■ Exercise requirements
Exactly repeat the lines starting at the one that holds "hoop_tube();" and ending at the one that holds "zip(*points))), Vector(map(max, zip(*points)))". Both end lines count; leave out everything else.

================

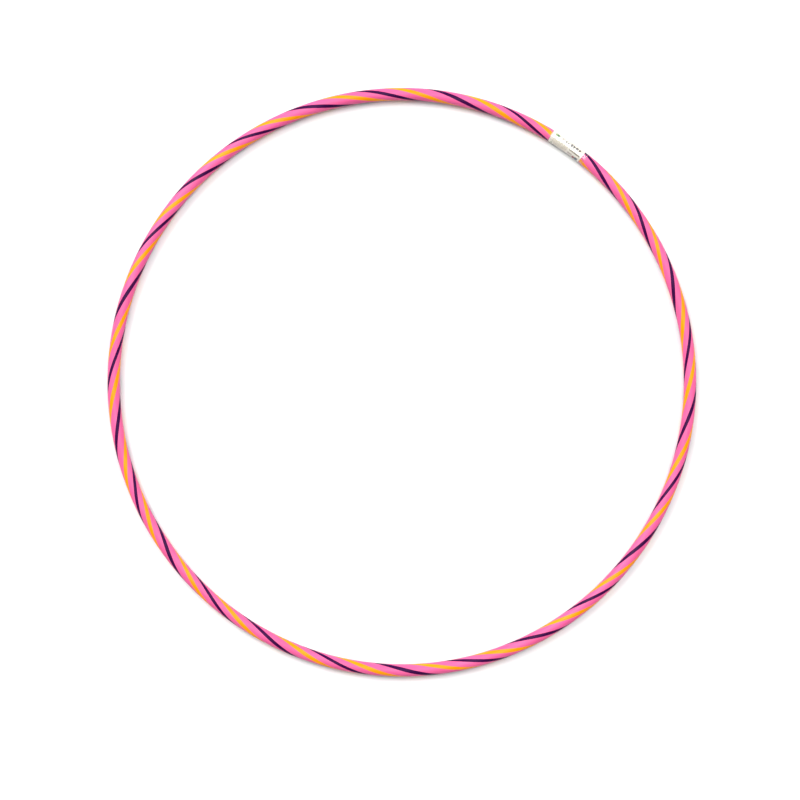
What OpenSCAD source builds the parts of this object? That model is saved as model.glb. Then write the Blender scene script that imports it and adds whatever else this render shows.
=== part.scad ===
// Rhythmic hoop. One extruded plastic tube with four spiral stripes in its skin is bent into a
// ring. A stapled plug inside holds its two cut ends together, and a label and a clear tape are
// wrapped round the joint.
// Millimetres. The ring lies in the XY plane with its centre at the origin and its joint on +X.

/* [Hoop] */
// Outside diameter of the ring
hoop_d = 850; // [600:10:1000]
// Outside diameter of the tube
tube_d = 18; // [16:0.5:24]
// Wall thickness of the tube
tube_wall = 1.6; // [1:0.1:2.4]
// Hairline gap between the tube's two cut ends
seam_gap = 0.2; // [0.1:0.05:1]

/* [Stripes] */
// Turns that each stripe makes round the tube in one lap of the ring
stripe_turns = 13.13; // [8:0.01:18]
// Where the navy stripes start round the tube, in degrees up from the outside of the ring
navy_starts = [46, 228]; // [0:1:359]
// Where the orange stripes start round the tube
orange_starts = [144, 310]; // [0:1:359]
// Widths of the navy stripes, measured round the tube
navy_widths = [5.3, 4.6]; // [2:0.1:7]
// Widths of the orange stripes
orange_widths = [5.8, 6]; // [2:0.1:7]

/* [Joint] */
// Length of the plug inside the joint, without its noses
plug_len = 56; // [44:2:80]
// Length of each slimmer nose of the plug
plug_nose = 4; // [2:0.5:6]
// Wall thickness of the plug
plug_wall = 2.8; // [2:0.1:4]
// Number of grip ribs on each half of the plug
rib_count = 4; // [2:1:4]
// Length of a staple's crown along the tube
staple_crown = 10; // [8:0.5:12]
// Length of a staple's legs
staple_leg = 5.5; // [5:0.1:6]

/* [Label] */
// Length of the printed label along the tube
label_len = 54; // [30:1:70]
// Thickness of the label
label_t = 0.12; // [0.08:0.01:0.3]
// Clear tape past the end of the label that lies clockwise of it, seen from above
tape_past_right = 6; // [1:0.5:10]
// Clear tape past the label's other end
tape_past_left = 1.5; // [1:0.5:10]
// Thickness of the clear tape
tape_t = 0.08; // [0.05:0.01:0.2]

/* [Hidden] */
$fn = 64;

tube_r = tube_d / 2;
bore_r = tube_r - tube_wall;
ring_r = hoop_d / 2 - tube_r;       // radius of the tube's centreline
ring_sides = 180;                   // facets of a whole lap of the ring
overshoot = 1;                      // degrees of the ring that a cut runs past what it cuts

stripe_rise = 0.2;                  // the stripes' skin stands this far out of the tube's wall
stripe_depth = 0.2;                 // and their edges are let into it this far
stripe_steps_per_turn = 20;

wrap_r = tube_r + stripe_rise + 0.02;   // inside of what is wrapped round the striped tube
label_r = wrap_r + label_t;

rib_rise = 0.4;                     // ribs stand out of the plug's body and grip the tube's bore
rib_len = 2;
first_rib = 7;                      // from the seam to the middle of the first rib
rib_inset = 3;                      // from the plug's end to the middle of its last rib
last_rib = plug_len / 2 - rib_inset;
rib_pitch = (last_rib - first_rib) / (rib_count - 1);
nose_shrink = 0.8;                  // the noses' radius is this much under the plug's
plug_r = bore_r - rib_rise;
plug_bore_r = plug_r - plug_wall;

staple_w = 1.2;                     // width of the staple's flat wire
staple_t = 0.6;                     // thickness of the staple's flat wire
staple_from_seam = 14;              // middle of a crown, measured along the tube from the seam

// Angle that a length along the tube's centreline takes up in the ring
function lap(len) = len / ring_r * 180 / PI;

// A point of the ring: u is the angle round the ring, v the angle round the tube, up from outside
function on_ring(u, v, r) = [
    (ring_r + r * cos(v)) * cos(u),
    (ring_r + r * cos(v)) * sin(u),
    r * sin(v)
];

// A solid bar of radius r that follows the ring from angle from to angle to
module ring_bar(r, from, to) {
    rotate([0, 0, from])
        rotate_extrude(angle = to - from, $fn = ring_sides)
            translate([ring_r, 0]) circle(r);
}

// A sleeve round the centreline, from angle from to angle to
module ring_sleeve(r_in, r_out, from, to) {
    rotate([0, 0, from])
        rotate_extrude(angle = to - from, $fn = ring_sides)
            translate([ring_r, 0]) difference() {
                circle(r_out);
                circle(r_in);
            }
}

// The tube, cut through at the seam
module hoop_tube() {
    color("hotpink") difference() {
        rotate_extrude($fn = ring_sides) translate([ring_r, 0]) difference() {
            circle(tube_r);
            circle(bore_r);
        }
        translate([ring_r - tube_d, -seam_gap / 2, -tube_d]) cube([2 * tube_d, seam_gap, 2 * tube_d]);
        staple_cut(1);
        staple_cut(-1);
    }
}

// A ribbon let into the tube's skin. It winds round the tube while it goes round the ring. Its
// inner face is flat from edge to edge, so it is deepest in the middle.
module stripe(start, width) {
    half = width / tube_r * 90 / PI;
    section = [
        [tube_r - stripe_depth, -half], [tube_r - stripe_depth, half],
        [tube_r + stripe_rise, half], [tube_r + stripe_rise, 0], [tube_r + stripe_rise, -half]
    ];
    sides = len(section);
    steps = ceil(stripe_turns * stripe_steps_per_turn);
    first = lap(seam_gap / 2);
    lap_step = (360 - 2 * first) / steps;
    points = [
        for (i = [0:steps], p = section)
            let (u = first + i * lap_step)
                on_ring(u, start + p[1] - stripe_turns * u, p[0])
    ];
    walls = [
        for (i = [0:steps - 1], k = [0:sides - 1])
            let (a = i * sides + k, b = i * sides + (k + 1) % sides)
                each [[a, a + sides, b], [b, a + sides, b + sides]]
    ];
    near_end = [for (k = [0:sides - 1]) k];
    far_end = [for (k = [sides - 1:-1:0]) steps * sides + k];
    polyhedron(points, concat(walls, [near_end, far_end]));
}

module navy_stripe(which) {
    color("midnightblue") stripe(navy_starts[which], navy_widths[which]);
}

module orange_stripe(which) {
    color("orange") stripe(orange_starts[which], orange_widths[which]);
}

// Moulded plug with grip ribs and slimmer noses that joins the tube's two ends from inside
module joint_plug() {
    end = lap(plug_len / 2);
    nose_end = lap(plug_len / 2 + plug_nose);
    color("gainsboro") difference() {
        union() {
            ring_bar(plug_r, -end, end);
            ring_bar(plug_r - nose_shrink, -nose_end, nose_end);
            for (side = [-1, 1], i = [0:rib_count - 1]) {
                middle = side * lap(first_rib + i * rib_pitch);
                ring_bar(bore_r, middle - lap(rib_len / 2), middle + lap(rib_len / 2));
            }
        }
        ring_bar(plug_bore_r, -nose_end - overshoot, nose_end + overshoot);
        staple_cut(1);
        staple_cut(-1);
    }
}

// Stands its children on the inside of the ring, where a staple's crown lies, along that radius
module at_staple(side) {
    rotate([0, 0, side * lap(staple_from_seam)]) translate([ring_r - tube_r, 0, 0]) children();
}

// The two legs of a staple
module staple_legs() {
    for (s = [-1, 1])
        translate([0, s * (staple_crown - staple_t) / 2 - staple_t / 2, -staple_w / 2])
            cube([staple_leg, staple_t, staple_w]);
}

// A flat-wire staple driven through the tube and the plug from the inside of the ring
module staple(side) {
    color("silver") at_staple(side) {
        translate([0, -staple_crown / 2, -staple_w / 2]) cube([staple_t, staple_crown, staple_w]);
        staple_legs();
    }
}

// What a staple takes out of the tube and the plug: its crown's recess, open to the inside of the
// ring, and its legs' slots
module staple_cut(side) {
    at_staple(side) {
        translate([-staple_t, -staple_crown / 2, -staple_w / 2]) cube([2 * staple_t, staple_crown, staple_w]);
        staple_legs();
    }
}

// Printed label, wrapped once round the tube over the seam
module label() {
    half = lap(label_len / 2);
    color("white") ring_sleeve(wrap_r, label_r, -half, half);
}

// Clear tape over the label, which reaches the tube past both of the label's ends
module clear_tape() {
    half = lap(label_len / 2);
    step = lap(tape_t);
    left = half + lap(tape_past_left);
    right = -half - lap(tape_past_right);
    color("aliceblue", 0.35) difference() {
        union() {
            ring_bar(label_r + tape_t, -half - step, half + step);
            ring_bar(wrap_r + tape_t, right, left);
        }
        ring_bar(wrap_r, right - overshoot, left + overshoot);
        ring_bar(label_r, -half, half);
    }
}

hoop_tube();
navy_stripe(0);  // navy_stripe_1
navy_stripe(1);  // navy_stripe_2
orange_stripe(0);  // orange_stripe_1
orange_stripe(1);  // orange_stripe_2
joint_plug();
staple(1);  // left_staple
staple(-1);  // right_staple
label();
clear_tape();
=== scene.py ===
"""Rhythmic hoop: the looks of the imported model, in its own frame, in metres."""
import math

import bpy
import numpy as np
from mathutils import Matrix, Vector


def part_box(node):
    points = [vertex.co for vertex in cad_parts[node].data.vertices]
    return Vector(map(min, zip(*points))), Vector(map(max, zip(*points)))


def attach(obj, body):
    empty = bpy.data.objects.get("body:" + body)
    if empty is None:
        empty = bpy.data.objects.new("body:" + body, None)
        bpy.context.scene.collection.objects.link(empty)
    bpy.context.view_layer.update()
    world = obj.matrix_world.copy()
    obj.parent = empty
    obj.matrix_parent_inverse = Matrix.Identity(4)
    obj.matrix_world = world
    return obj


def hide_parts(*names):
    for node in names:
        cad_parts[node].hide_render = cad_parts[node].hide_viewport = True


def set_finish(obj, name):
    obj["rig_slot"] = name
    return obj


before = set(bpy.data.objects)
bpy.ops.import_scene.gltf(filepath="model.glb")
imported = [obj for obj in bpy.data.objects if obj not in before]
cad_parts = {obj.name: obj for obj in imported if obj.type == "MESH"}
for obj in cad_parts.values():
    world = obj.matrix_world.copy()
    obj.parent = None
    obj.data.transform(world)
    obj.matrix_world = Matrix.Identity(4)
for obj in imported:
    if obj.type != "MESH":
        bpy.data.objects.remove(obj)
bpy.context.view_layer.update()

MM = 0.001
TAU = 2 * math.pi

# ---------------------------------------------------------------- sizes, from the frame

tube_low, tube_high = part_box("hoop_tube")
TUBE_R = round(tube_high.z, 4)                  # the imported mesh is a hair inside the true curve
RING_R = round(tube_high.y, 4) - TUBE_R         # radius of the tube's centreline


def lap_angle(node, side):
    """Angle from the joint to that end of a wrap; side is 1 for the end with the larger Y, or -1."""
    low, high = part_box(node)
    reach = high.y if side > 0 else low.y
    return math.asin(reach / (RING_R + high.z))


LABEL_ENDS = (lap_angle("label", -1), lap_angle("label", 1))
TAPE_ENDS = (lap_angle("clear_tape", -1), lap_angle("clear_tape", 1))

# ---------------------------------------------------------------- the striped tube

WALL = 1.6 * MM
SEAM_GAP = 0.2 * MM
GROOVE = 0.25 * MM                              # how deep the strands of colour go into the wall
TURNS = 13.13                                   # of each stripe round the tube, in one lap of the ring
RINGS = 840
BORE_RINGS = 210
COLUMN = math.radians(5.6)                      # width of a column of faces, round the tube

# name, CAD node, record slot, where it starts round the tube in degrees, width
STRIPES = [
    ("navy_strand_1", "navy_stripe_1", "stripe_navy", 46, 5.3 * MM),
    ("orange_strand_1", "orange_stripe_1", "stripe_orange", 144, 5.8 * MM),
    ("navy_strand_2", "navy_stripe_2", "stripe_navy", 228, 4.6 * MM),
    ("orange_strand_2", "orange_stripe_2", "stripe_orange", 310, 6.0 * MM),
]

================

■ Written answer
hoop_tube();
navy_stripe(0);  // navy_stripe_1
navy_stripe(1);  // navy_stripe_2
orange_stripe(0);  // orange_stripe_1
orange_stripe(1);  // orange_stripe_2
joint_plug();
staple(1);  // left_staple
staple(-1);  // right_staple
label();
clear_tape();
=== scene.py ===
"""Rhythmic hoop: the looks of the imported model, in its own frame, in metres."""
import math

import bpy
import numpy as np
from mathutils import Matrix, Vector


def part_box(node):
    points = [vertex.co for vertex in cad_parts[node].data.vertices]
    return Vector(map(min, zip(*points))), Vector(map(max, zip(*points)))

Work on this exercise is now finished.